The reader may continue to create a distinct picture of this world. The fifth stanza, for example, Góngora introduces the reader to its negativity, darkness, and melancholy: “escollo duro,” “caverna profunda,” “seno obscuro,” “negra noche,” “gimiendo tristes y volando graves.” In the next stanza, Góngora refers to this setting as “el melancólico vacío” and to Polifemo as the “horror de aquella sierra” who lives in a “bárbara choza” or an “albergue umbrío.” This detailed description allows the reader to visualize the darkness of this location and one may feel the emptiness and darkness of the scene. Dolan sees such references to darkness as an “acknowledgement of a dark underside to the typically serene pastoral landscape” and to Polifemo himself as “a menacing outcast who threatens the pastoral bower with his insistent, monstrous melancholy.” Therefore, in this sense, Polifemo can also be thought of as a disturbance or a menace to the tranquility in Nature surrounding him, or to the evil in human nature.
After this dark image is captured in one’s mind, Góngora introduces the beast’s physical characteristics: the Cyclops has one eye and the eminent mountain on which he lives is almost made of his limbs because they are so large. In fact, Góngora enables the reader to imagine Polifemo’s enormous size by making an amazing reference to a common tree in Nature: even “el pino más valiente” was so miniscule by comparison that it bowed to him, going from a cane (“un bastón”) to a crook (“un cayado”). In the eighth stanza, one sees Polifemo’s wild appearance: “[n]egro el cabello [. . .] al viento que lo peina proceloso, vuela sin orden, pende sin asea; un torrente es su barba impetüoso.” One fears the Cyclops when Góngora makes such references to Polifemo as, “fiera armó de crüeldad,” “feroz,” “moral horror.” Jones summarizes the clear image of Polifemo that is created in the reader’s mind and how this image contrasts with the lovers:
In Acis and Galatea, Góngora evokes ideal forms that each reader must embody in an image; Polyphemus—untypical, not a universal that the reader can be left to imagine for himself—needs more detail. Góngora devotes three stanzas to his mountainous size, his single eye, his black hair, his uncombed beard, and his garb. Góngora emphasizes by every detail the difference between the hirsute and unbeautiful Cyclops and the figures of the lovers.

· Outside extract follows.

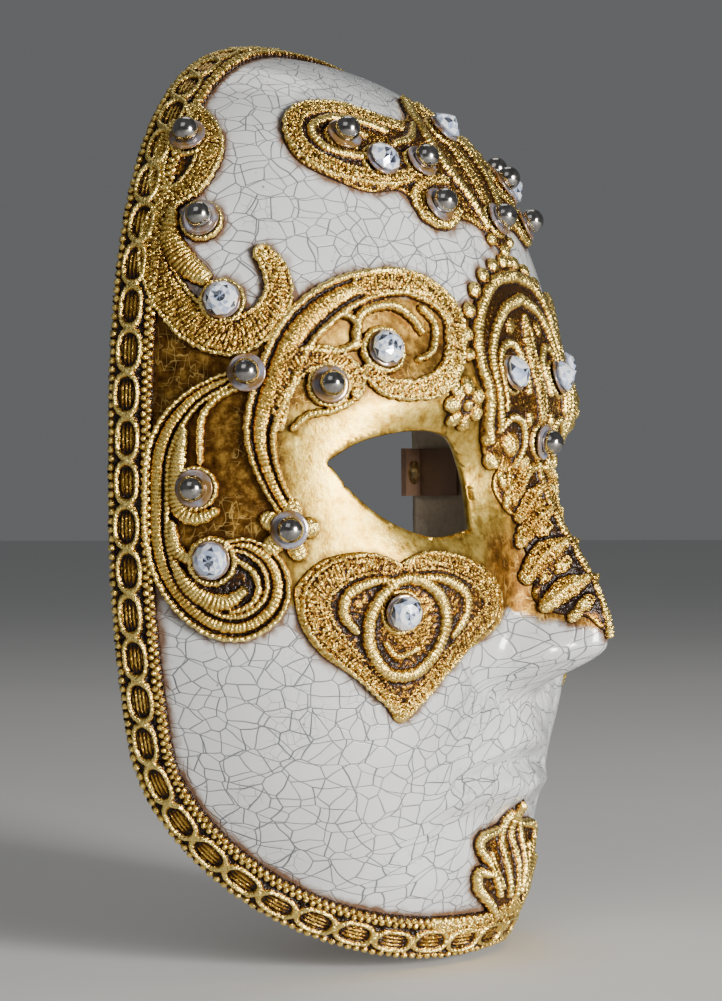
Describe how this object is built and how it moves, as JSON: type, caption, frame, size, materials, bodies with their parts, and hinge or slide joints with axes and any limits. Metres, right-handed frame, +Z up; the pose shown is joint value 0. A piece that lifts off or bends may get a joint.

Soto sums up Polifemo’s primitive, lonely nature stemming from his experience of his setting by stating, “[n]o conocen [los cíclopes] la plaza pública ni las salas de justicia, ni siquiera las casas, sino que viven en las hendiduras de los montes.” As previously mentioned, we must take into account the lack of a historical context in the world in which Polifemo lives: “n Góngora’s Sicily there is farming both pastoral and arable, and there is trade in its products . . . there are no cities, no governments, no persons in positions of authority, no roads, no money, no organized religious cults.” As a result, at this introductory section of the poem, the reader already has a clear image of this barbaric, immense monster called Polifemo who lives in a primitive setting atop a mountain.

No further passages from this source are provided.